Inseminación solar
Muchas y muy diversas cosas concurren en la obra aparentemente sencilla del escultor británico Roger Ackling (Isleworth, 1947). Quizá la manera más directa para explicar lo que hace sea comentar en qué consiste su técnica de trabajo habitual, que consiste en aprovechar como soporte trozos de madera ya antes usada, sobre las que luego Ackling graba unas incisiones solares; esto es: ayudado por la lente de aumento de una lupa que potencia la energía excavadora de los rayos del sol. Con sólo lo que acabamos de apuntar, nos encontramos con un artista que parte de un "objeto encontrado", que después lo "modifica" sin una manipulación directa, pues, a través suyo, actúa la naturaleza, tomándose su tiempo, y que, finalmente, instala el conjunto de los fragmentos que ha ido elaborando de una manera específica, lo que significa que, en cada instalación, el puzle resultante posee una singularidad irrepetible. Esto es lo que ha hecho ahora en la exposición en Madrid, que obviamente ha dispuesto personalmente hasta en el menor detalle, lo cual no es en absoluto una operación simple, porque, siendo sus objetos de un tamaño minúsculo y emplazándolos en cualquier lugar de la pared, pero también en el suelo, se modifica nuestra percepción física de los mismos y del espacio donde se ubican; es decir: que, en primer lugar, sean cuales sean las dimensiones físicas objetivas de cada una de las tres salas de la galería donde se reparten las piezas de Ackling, éstas consiguen que lo percibamos como de una monumentalidad casi inabarcable; pero que, a la vez, en segundo lugar, establezcamos una relación única y absorbente -por separado- con cada una de ellas.
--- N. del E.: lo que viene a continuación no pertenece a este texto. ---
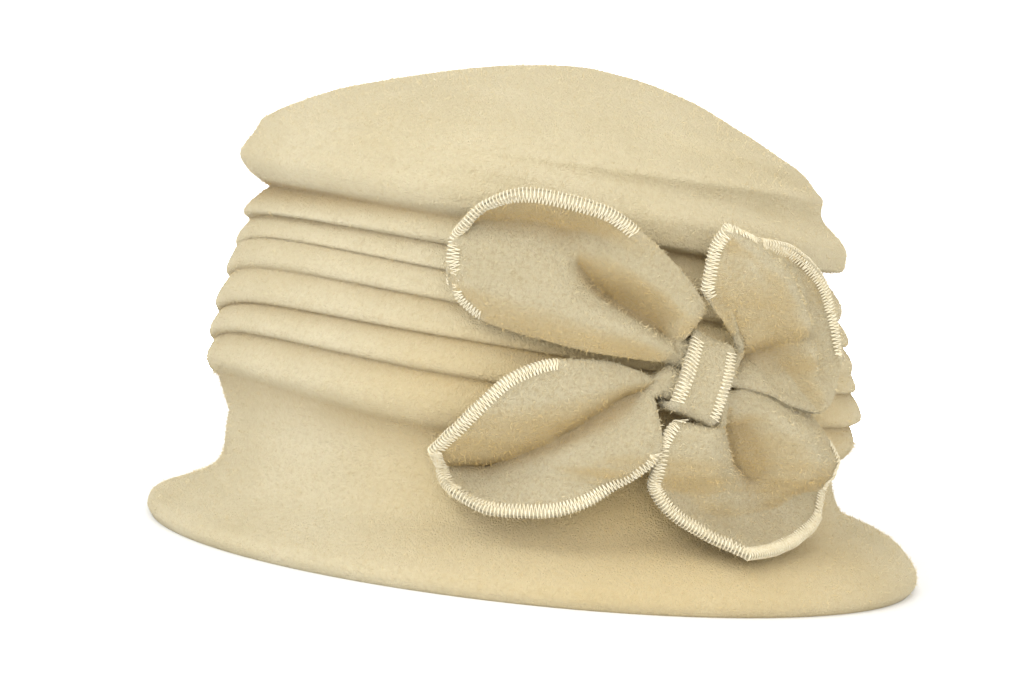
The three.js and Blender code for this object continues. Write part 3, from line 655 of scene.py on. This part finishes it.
class Tree:
    def __init__(self, nodes, links):
        self.nodes, self.links = nodes, links

    def add(self, kind, settings=None, sockets=None):
        node = self.nodes.new(kind)
        for name, setting in (settings or {}).items():
            setattr(node, name, setting)
        for key, value in (sockets or {}).items():
            if isinstance(value, list):
                for one in value:
                    self.links.new(one.socket, node.inputs[key])
            elif isinstance(value, Value):
                self.links.new(value.socket, node.inputs[key])
            else:
                node.inputs[key].default_value = value
        return Node(self, node)

    def noise(self, place, scale, detail, roughness=0.5):
        return self.add("ShaderNodeTexNoise", {}, {
            "Vector": place, "Scale": scale, "Detail": detail, "Roughness": roughness,
        }).out("Fac")

    def larger(self, value, other):
        return value.combine("MAXIMUM", value, other)

    def mix(self, factor, a, b):
        node = self.add("ShaderNodeMix", {"data_type": "RGBA"}, {0: factor, 6: a, 7: b})
        return node.out(2)

    def remap(self, value, low, high):
        return self.add("ShaderNodeMapRange", {}, {"Value": value, "From Min": low, "From Max": high}).out(0)


def newMaterial(name, roughness, sheen, sheenTint):
    material = bpy.data.materials.new(name)
    material.use_nodes = True
    shader = material.node_tree.nodes["Principled BSDF"]
    shader.inputs["Roughness"].default_value = roughness
    shader.inputs["Sheen Weight"].default_value = sheen
    shader.inputs["Sheen Roughness"].default_value = 0.5
    shader.inputs["Sheen Tint"].default_value = sheenTint
    shader.inputs["Specular IOR Level"].default_value = 0.12
    return material, Tree(material.node_tree.nodes, material.node_tree.links), shader


# Cream felt. Flecks are small knots of fibre, the cloud is a broad change of tone.
feltLook = dict(
    pale=(0.8, 0.72, 0.51, 1), deep=(0.71, 0.62, 0.4, 1), fleck=(0.58, 0.46, 0.25, 1),
    # Painted shade: the first two colours here darken the creases and warm the felt under the bow or facing
    # down.
    creaseShadeColour=(0.52, 0.36, 0.14, 1), shaded=(0.77, 0.56, 0.22, 1), sewn=(0.83, 0.76, 0.57, 1),
    tuft=(0.62, 0.51, 0.29, 1), cloudScale=28, fibreScale=1700, tuftScale=1300,
    cloudRange=(0.3, 0.7), fleckRange=(0.46, 0.66), fibreRange=(0.48, 0.7), tuftRange=(0.38, 0.62),
    fibreAmount=0.6, creaseShadeAmount=0.65, creaseShadeCurve=1.4, shadedAmount=0.7, sewnAmount=0.6, fleckRelief=0.55,
)
hatFinish = dict(fleckScale=850, fleckAmount=0.4, relief=0.004)
bowFinish = dict(fleckScale=1000, fleckAmount=0.7, relief=0.009)


# Painted shade: the felt's colour is darkened in its creases and made warmer and darker where the bow shadows
# the hat or the felt faces down, and so is the fibres' colour there.
def withPaintedShade(tree, colour):
    creaseShade = tree.add("ShaderNodeAttribute", {"attribute_name": "creaseShade"}).out("Fac")
    sunk = creaseShade ** feltLook["creaseShadeCurve"] * feltLook["creaseShadeAmount"]
    colour = tree.mix(sunk, colour, feltLook["creaseShadeColour"])
    paintedShade = tree.add("ShaderNodeAttribute", {"attribute_name": "paintedShade"}).out("Fac")
    return tree.mix(paintedShade * feltLook["shadedAmount"], colour, feltLook["shaded"])


def feltMaterial(name, fleckScale, fleckAmount, relief):
    material, tree, shader = newMaterial(name, 0.95, 0.4, (1, 0.95, 0.82, 1))
    place = tree.add("ShaderNodeTexCoord").out("Object")
    cloud = tree.noise(place, feltLook["cloudScale"], 3)
    flecks = tree.noise(place, fleckScale, 3, 0.65)
    fibres = tree.noise(place, feltLook["fibreScale"], 4, 0.7)
    colour = tree.mix(tree.remap(cloud, *feltLook["cloudRange"]), feltLook["deep"], feltLook["pale"])
    colour = tree.mix(tree.remap(flecks, *feltLook["fleckRange"]) * fleckAmount, colour, feltLook["fleck"])
    fluff = tree.remap(fibres, *feltLook["fibreRange"]) * feltLook["fibreAmount"]
    colour = tree.mix(fluff, colour, feltLook["pale"])
    colour = withPaintedShade(tree, colour)
    sewn = tree.add("ShaderNodeAttribute", {"attribute_name": "sewn"}).out("Fac")
    colour = tree.mix(sewn * feltLook["sewnAmount"], colour, feltLook["sewn"])
    height = flecks * feltLook["fleckRelief"] + fibres * (1 - feltLook["fleckRelief"])
    bump = tree.add("ShaderNodeBump", {}, {
        "Strength": 0.8, "Distance": relief, "Height": height,
    })
    tree.links.new(colour.socket, shader.inputs["Base Color"])
    tree.links.new(bump.out("Normal").socket, shader.inputs["Normal"])
    return material


threadLook = dict(
    pale=(0.82, 0.77, 0.62, 1), deep=(0.7, 0.63, 0.45, 1), twistScale=1400, twistRange=(0.35, 0.65),
)


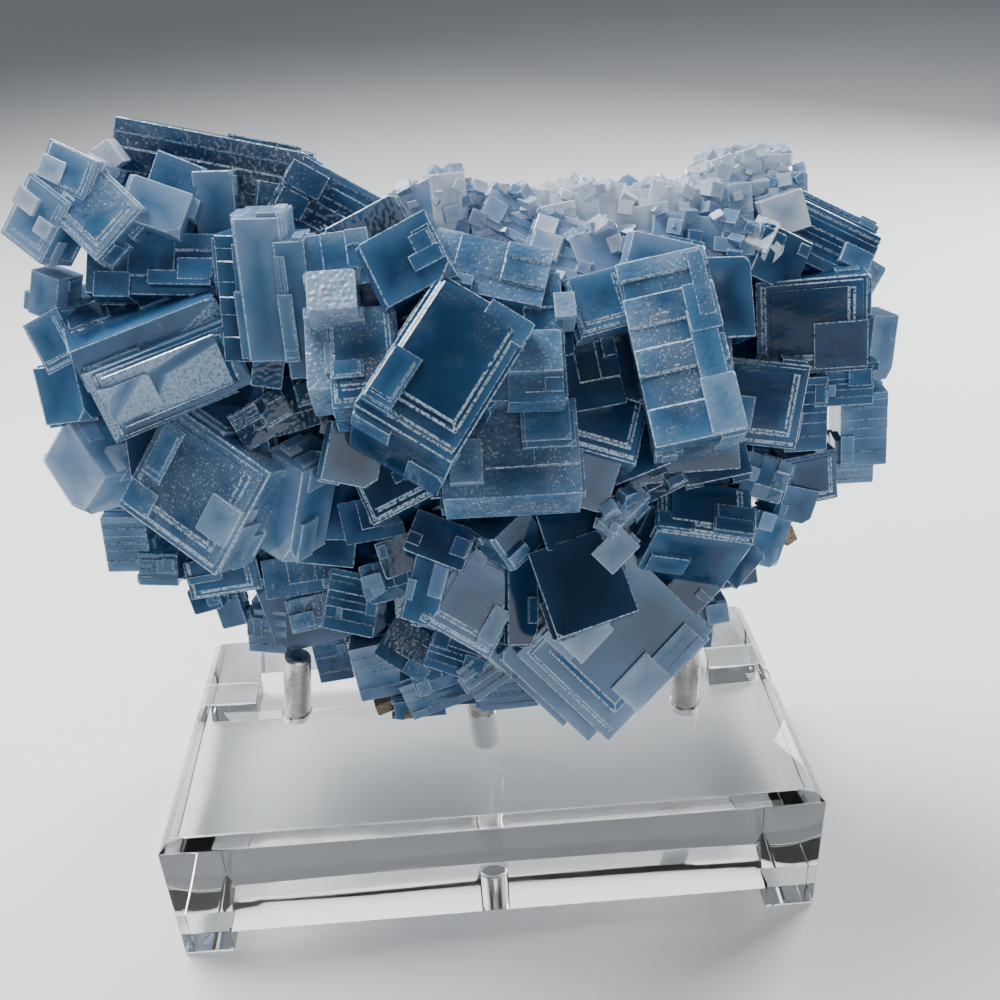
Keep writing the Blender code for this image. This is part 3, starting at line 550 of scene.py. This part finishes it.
def unite(meshes, name):
    """Join closed meshes two by two into one closed mesh."""
    whole = bpy.data.objects.new(name, meshes[0])
    other = bpy.data.objects.new("other", meshes[1])
    for obj in (whole, other):
        bpy.context.collection.objects.link(obj)
    make_active(whole)
    while len(meshes) > 1:
        pairs = list(zip(meshes[::2], meshes[1::2]))
        odd = meshes[len(pairs) * 2 :]
        for mesh, addition in pairs:
            whole.data, other.data = mesh, addition
            joint = whole.modifiers.new("joint", "BOOLEAN")
            joint.operation, joint.solver, joint.object = "UNION", "MANIFOLD", other
            bpy.ops.object.modifier_apply(modifier=joint.name)
        meshes = [mesh for mesh, addition in pairs] + odd
    whole.data = meshes[0]
    whole.data.name = name
    bpy.data.objects.remove(other, do_unlink=True)
    return whole


def main_grains():
    grains = []
    for crystal in CRYSTALS.values():
        axes = axes_of(crystal.face, crystal.spin)
        middle = seen_at(crystal.seen, crystal.y) - axes.col[2] * (crystal.size[2] / 2)
        grains.append(Grain(middle, crystal.size, axes, crystal.tone, crystal.sparkle, crystal.habit))
    return grains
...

No se trata, sin embargo, sólo de una alteración de nuestra percepción en relación con las dimensiones físicas de estas piezas, su tamaño real y el tamaño del lugar que las cobija, sino que Ackling activa otras impresiones sensoriales que implica la luz ambiental, el sentido táctil, ciertas resonancias auditivas y olfativas, pues todo en ellas está cargado de un penetrante eco marino, y, en fin, una fuerte impregnación simbólica.
Roger Ackling
Galería Elvira González
General Castaños, 3. Madrid
Hasta el 30 de abril
Ciertamente, detrás de lo que hemos descrito, hay mucho trasfondo histórico británico de amor por la naturaleza, que se remonta desde el XVIII, pintura de paisaje y poesía, hasta ahora mismo, cuando ambas se han entremezclado hasta formar una nueva unidad. En efecto, desde Richard Long a Andy Goldsworthy, es difícil hallar un tratamiento más lírico y espontáneo de la naturaleza, incluso cuando ésta se nos manifiesta a través de reciclados residuos orgánicos inseminados por la luz solar, como hace el poético Ackling con sus delicados trazos geométricos, que son a la vez diminutas marcas de orden, como un diario íntimo que registra sin ruido las inclemencias, pero también las arrugas del tiempo, siendo ambas cosas a la postre lo mismo. Este paisaje, donde se recompone nuestra situación en el mundo y donde la reverberación luminosa es parte simultáneamente activa y pasiva, es un teatro de emociones, que Ackling preserva como algo único e irrepetible, como son aquellas cosas que, sin que les demos la menor importancia, atesoran, sin embargo, lo más memorable de nuestro fugaz paso por el mundo; apenas un leve caminar por la naturaleza, pisando su superficie casi sin que se registren las huellas de nuestro circunstancial pasar. Ackling, en fin, es un diarista íntimo, un dibujante, un susurrante cronista de historias desapercibidas, un adorador del sol.